## Problem to work on
Identify each line below containing the string "this" and copy it.

## Supplied material

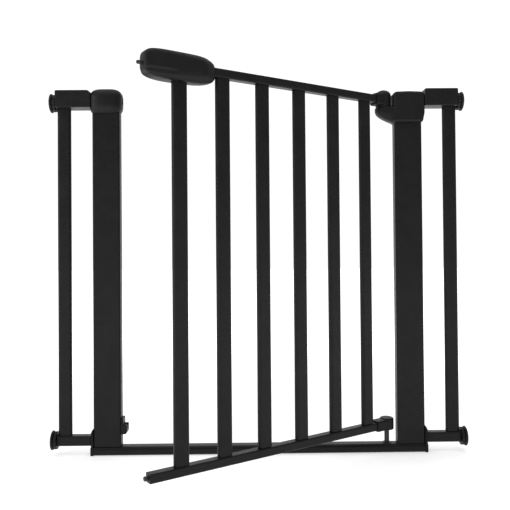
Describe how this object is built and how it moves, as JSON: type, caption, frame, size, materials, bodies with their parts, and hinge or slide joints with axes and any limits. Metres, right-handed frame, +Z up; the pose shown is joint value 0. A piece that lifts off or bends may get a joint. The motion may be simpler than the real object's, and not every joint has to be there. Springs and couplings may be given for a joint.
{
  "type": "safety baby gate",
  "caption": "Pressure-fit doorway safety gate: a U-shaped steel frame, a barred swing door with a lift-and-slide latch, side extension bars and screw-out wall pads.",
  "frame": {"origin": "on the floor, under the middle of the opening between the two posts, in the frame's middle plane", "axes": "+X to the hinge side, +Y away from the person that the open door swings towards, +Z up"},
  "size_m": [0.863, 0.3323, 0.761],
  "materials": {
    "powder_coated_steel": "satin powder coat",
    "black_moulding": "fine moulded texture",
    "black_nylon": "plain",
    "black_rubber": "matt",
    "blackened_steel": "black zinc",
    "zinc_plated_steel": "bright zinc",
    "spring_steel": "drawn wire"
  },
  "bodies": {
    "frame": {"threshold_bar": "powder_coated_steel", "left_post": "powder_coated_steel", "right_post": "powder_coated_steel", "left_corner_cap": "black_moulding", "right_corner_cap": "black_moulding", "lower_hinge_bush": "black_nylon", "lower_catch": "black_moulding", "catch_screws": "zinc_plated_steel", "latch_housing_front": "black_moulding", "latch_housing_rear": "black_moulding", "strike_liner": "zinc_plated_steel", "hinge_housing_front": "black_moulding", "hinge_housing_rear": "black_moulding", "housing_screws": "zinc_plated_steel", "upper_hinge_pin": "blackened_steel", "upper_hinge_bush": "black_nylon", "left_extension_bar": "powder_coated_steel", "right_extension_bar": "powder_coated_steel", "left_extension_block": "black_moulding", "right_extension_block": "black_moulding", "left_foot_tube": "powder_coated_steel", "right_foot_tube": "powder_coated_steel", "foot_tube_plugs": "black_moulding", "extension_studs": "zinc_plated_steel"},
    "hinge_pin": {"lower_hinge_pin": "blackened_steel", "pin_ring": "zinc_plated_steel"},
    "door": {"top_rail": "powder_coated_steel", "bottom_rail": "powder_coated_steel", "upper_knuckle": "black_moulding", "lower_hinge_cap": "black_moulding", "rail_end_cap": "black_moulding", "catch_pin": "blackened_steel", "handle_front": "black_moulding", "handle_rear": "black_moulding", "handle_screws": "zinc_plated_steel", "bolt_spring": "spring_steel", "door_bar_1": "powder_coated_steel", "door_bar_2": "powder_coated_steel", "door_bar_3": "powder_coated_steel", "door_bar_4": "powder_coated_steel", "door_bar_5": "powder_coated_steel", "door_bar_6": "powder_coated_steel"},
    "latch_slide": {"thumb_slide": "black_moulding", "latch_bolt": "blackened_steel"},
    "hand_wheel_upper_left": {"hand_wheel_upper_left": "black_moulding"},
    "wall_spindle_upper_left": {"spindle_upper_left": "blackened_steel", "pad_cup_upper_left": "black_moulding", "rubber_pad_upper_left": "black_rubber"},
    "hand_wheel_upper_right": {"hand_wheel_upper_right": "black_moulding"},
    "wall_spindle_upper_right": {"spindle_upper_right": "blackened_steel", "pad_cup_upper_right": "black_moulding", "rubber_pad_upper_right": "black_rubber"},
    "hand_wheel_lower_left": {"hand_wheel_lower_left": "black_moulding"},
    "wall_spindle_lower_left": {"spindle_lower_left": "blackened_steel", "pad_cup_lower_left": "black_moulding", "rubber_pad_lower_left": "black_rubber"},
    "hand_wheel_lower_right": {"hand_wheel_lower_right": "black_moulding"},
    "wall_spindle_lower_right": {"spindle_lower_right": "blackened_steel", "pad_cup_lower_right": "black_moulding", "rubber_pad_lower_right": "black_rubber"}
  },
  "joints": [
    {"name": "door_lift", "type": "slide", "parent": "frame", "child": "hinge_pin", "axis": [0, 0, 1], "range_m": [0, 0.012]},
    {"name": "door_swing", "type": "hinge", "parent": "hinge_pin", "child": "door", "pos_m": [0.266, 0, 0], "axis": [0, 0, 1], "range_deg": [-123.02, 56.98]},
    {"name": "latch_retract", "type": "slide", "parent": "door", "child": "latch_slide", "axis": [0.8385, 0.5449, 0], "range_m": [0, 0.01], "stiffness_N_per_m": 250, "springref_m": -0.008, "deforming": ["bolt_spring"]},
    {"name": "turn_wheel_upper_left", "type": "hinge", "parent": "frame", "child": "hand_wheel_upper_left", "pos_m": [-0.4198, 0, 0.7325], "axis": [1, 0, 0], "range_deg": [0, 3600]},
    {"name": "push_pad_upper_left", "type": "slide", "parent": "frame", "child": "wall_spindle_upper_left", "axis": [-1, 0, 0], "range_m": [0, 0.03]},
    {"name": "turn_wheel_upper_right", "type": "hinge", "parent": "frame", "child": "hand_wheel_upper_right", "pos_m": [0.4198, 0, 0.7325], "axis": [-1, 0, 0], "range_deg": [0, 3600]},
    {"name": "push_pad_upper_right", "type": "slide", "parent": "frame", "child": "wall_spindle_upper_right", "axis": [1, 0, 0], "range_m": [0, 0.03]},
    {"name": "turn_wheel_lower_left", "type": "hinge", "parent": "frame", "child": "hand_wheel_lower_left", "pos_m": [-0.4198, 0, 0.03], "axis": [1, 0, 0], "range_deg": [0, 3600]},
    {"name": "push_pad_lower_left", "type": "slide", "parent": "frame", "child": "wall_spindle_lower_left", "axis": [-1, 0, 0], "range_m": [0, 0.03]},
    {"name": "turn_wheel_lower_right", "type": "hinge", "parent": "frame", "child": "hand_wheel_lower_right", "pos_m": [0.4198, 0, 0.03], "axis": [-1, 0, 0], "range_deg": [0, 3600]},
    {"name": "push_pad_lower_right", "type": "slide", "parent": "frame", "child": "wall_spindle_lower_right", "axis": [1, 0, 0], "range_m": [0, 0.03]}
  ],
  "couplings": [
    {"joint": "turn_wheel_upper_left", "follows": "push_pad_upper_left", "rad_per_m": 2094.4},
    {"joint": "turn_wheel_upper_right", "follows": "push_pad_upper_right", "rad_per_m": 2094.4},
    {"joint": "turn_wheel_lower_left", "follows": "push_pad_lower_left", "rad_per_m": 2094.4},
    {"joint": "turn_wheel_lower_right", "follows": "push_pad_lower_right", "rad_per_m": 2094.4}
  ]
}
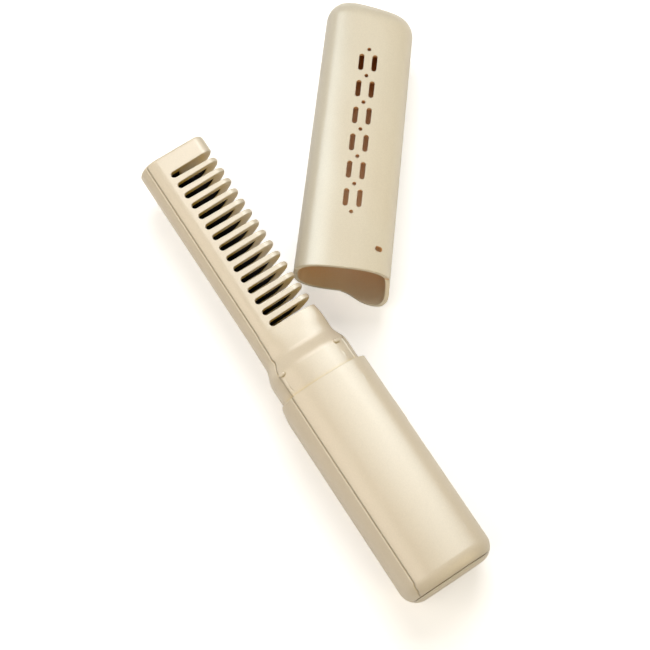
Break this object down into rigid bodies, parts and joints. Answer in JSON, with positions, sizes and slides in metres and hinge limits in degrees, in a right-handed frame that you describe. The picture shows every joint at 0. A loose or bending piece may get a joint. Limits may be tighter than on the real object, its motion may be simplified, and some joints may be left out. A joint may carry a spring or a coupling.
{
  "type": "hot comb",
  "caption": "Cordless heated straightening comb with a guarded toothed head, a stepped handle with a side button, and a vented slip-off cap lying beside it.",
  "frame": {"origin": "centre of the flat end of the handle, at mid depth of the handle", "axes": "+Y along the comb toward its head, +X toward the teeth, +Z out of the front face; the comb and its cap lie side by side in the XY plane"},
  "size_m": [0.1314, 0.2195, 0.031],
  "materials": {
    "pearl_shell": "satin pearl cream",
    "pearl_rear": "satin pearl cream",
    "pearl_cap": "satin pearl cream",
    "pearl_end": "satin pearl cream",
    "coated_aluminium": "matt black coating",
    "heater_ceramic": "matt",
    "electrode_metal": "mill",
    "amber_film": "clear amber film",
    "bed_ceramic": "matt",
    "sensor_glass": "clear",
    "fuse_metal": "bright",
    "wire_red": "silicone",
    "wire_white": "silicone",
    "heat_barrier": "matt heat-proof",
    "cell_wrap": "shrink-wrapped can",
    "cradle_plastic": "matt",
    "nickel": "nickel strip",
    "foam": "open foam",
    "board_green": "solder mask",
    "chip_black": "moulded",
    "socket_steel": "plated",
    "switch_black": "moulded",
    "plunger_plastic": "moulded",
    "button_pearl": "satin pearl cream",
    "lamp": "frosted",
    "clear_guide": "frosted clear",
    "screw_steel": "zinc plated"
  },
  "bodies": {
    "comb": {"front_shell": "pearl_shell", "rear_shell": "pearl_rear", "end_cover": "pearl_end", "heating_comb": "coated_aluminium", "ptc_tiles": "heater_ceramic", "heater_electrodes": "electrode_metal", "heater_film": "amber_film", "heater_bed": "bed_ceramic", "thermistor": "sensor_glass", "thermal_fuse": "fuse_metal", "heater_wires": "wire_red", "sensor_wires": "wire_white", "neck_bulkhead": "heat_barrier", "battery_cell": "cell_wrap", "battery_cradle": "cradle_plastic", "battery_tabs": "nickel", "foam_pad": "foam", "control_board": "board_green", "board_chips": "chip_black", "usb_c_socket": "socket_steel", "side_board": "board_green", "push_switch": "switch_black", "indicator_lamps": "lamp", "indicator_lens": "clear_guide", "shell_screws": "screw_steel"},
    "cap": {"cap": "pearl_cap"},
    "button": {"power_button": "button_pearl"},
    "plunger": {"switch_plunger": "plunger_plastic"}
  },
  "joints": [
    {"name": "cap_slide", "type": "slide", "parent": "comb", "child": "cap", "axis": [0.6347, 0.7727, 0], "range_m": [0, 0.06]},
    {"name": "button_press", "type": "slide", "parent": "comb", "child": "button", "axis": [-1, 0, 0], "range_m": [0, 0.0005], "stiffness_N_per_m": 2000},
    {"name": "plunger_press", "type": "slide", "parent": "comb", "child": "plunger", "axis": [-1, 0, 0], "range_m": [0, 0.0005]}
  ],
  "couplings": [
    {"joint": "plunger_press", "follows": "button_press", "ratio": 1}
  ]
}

## Response to the task
Describe how this object is built and how it moves, as JSON: type, caption, frame, size, materials, bodies with their parts, and hinge or slide joints with axes and any limits. Metres, right-handed frame, +Z up; the pose shown is joint value 0. A piece that lifts off or bends may get a joint. The motion may be simpler than the real object's, and not every joint has to be there. Springs and couplings may be given for a joint.
Break this object down into rigid bodies, parts and joints. Answer in JSON, with positions, sizes and slides in metres and hinge limits in degrees, in a right-handed frame that you describe. The picture shows every joint at 0. A loose or bending piece may get a joint. Limits may be tighter than on the real object, its motion may be simplified, and some joints may be left out. A joint may carry a spring or a coupling.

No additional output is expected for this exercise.